As such, we have both been out and about foraging and collecting in preparation for this wild culinary quest. I spent many days this Autumn collecting hazel nuts on Bute – sometimes after dark and sometimes in stormy weather! On my return home after one of these blustery capers, I wrote down some impressions…

Tussling in the night

The wind throws itself towards us

Hazel and human buffeted by gusts in the dark 

Hook on stick 

Hook on branch 

Pull

Reach 

Grab 

Pluck or twist 

Into the pouch 

You sway and dance 

I trip and slip 

In the dark I love you

I scrabble around on the ground, searching for nutty jewels 

I don’t know you very well 

So I don’t know if I’m doing this right?

Tell me how to be a better animal

Home to dry and eventually crack

And eventually eat

… and I’ll remember the ridiculousness of my head torch-clad escapade…

I will return

Will you meet me again?

Thanks

As ever, I want to thank Katye for all she does to support both Kinship Workshop and me on the journey to wilder ways.
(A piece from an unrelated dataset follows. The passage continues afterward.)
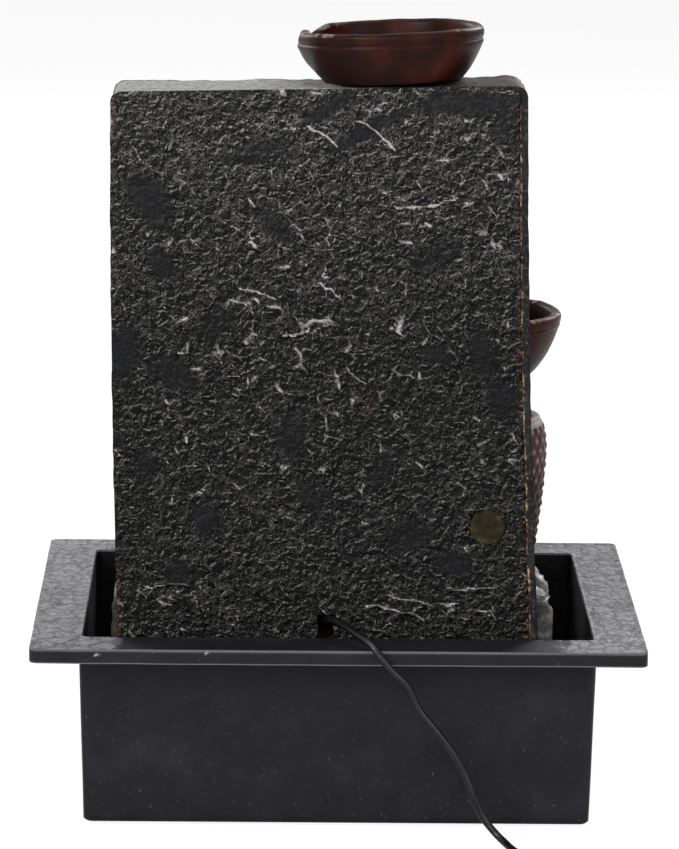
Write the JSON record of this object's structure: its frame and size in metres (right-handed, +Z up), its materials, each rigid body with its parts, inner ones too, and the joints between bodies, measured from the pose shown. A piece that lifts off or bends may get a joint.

I want to send deep gratitude to the generosity of land – of islands, caves, wild waters, forests, woodland and mountains. There is nothing without you.

Thank you to the people: the participants who have joined workshops and programmes as well as the fantastic humans that have supported our work this year, notably: Becky Horne, Sophie Holland, Simon Ellis, Andy & Dawn from Richmond Arts Service and Kinship Council members

A glimpse…

A few photos from this year. Just a glimpse of the many places and people Kinship Workshop has met.

image description: a collection of 14 workshop colour photos laid out in a mosaic format


Sending best wishes for a restful Winter Solstice and a season of nourishing Winter festivities from myself and Katye.

I hope to see you somewhere out there when the warmth returns.